Batismo da Família Sakate
 
Luiz Carlos Pais
 
Conforme consta nos registros de imigração do Estado de São Paulo, quando a família de Soichi Sakate e sua esposa Shiu Sakate chegou ao Brasil, em 18 de fevereiro de 1929, todos os seus membros professavam a religião católica. Uma condição pouco comum ao comparar com outras famílias imigrantes na mesma época, considerando que menos de 2% da população japonesa participavam do rito cristão católico. Mesmo constando que a família professava a fé católica, uma semana após o desembarque, vários membros da família, incluindo crianças e adultos, foram batizados em uma cerimônia coletiva realizada na Igreja de São Gonçalo, localizada no centro da cidade de São Paulo. Nessa mesma igreja localizada na Praça João Mendes, atualmente, ainda funciona uma pastoral de atendimento dos católicos nipo-brasileiros.
 
É possível retornar a essa cerimônia religiosa graças a uma reportagem publicada no jornal paulistano, Diário Nacional, em edição de 26 de Fevereiro de 1929, exatamente uma semana após a chegada da família. Foi um grande batismo coletivo, de um grupo de 67 imigrantes japoneses, entre os quais estavam diversos membros da família Sakate. Nos dizeres do jornalista redator da notícia a cerimônia contou com a participação de senhoritas da sociedade paulista, que foram madrinhas dos batizados.
 
A cerimônia teria impressionado aos pais, padrinhos e todos que dela participaram, quando espaço da igreja ficou tomado pela comunidade de imigrantes japoneses. O batismo foi ministrado por padres agostinianos e pelo o diretor dos jesuítas residentes num convento que havia anexo à igreja de São Gonçalo, o padre João Baptista Carreri. Confrontando o texto jornalístico com a memória fotográfica ainda existente é possível comprovar a proximidade mantida pela família com os padres e missionários católicos que atuavam na região oeste do Estado de São Paulo.
 
Os imigrantes que receberam o batismo nessa cerimônia tiveram seus nomes originais alterados, no atestado fornecido pela Igreja, por decisão dos padres que ministraram o sacramento. Foram escolhidos nomes de santos católicos para tentar substituir os nomes originais com os quais os imigrantes haviam sido registrados no Japão.
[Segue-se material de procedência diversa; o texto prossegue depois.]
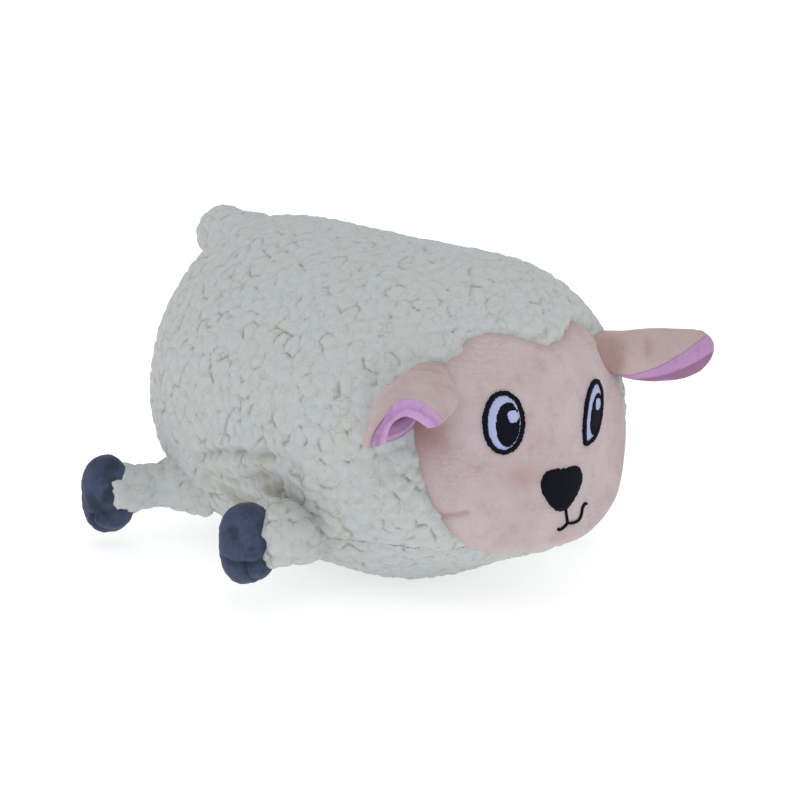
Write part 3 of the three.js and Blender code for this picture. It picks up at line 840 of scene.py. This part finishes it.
def sew_sleeve(name, side, root, axes, length, seed, root_rise, end_rise, lap, bow, slant, widths):
    sleeve_end = SLEEVE_END + lap
    x = np.linspace(LIMB_START, sleeve_end + 3.4, 60)
    width_line = smooth_line([(WIDTHS_APART * i, width) for i, width in enumerate(widths)], False, 10)
    girth = np.interp(x, width_line[:, 0], width_line[:, 1])
    girth *= closing(x, sleeve_end - 1.0, 4.6) * opening(x)
    tube = turned_form(x, girth * (0.93 + 0.16 * ease(x, 18, 30)), girth)
    places, squares, normals = even_skin(*tube, LIMB_STEP)
    height, crease = fleece(places, seed)
    height += 0.8 * drift(places, 11.0, seed + 9) * ease(places[:, 0], 2, 12)
    fleecy = places + normals * height[:, None]
    fleecy[:, 2] += root_rise * (1 - ease(places[:, 0], 0, 24)) + end_rise * ease(places[:, 0], 8, 26)
    edge = ease(places[:, 0], sleeve_end - 6, sleeve_end - 1)
    fleecy[:, 0] += edge * (1.5 * drift(places, 3.6, seed + 11) + 0.8 * drift(places, 1.7, seed + 12))
    ahead = -side * fleecy[:, 1]
    fleecy[:, 0] += slant * ahead * ease(places[:, 0], 22, 32)
    lean = np.arctan(bow * (1 - 2 * places[:, 0] / length))
    fleecy[:, 0] -= ahead * np.sin(lean)
    fleecy[:, 1] = -side * (bow * places[:, 0] * (1 - places[:, 0] / length) + ahead * np.cos(lean))
    sewn_piece(f"{name}_leg_fleece", fleecy @ axes + root, squares, SHERPA, [f"{name}_leg_sleeve"],
               f"{name}_leg", {"crease": crease * CREASE_SHADE}, reach_points(root, axes, (5, 17)))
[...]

Essa imposição dos religiosos era justificada com a intenção de “integrar os imigrantes nos princípios religiosos da civilização ocidental”.
 
Consta nessa reportagem que Yukio Sakate, filho mais velho de Soichi, teria recebido o nome de batismo de Paulo; sua esposa Kishino, o nome de Cecília; Nobuko Sakate teria sido batizada com o nome de Catarina; Kimico com o nome de Genoveva; Shoji Sakate, recebeu o nome de Antônio; Kan-ichi Sakate, Francisco Xavier; Sumiko Sakate, Francisca; Tomiko Sakate recebeu o nome de Rosalina e Isso Sakate foi chamado de Norberto. O patriarca, Soichi Sakate, com 43 anos, recebeu o nome de José, na nova experiência religiosa iniciada com o batismo. Para finalizar, houve um longo discurso proferido pelos padres para explicar a importância daquela cerimônia. Transcrevemos abaixo, parte da referida notícia:
 
“O batismo continuou a transcorrer com muito interesse e comoção, junto ao altar de São José, preferido pelos padres jesuítas. E quando a derradeira criança foi batizada, um dos padres agostinianos subiu ao púlpito e pronunciou um tocante discurso, muito singelo, em que louvou a providência por ter tocado a alma dos pais e das mães presentes à cerimônia, depois de haverem eles próprios convertidos ao cristianismo, a religião do perdão e do amor. Uma decisão que implicava na educação dos seus filhos de acordo com os princípios cristãos. Disse muitas outras coisas interessantes e lindas. E terminou pedindo a Deus que fizesse aquelas almas florescerem na prática do bem e que nunca permitisse que se afastassem dele. Logo que o orador desceu do púlpito, os pais se retiraram da igreja, levando os filhos ao colo, acompanhados das madrinhas em direção às residência onde foram realizados os costumeiros festejos.” [Diário Nacional, 26 de fevereiro de 1929]
 
Para finalizar, diante do desafio de adaptação às novas condições e culturas do novo país, é importante observar que, em muitos casos, imigrantes japoneses batizados na igreja católica preservaram crenças na espiritualidade do xintoísmo e do budismo, as quais são amplamente cultivas no Japão. Passa-se por uma dinâmica de sincretismo. Uma dessas tradições consiste em manter oratórios numa parte mais reservada da casa onde são dispostos símbolos sagrados e objetos usados para a prática das orações. Do mesmo modo como pode-se encontrar oratórios católicos.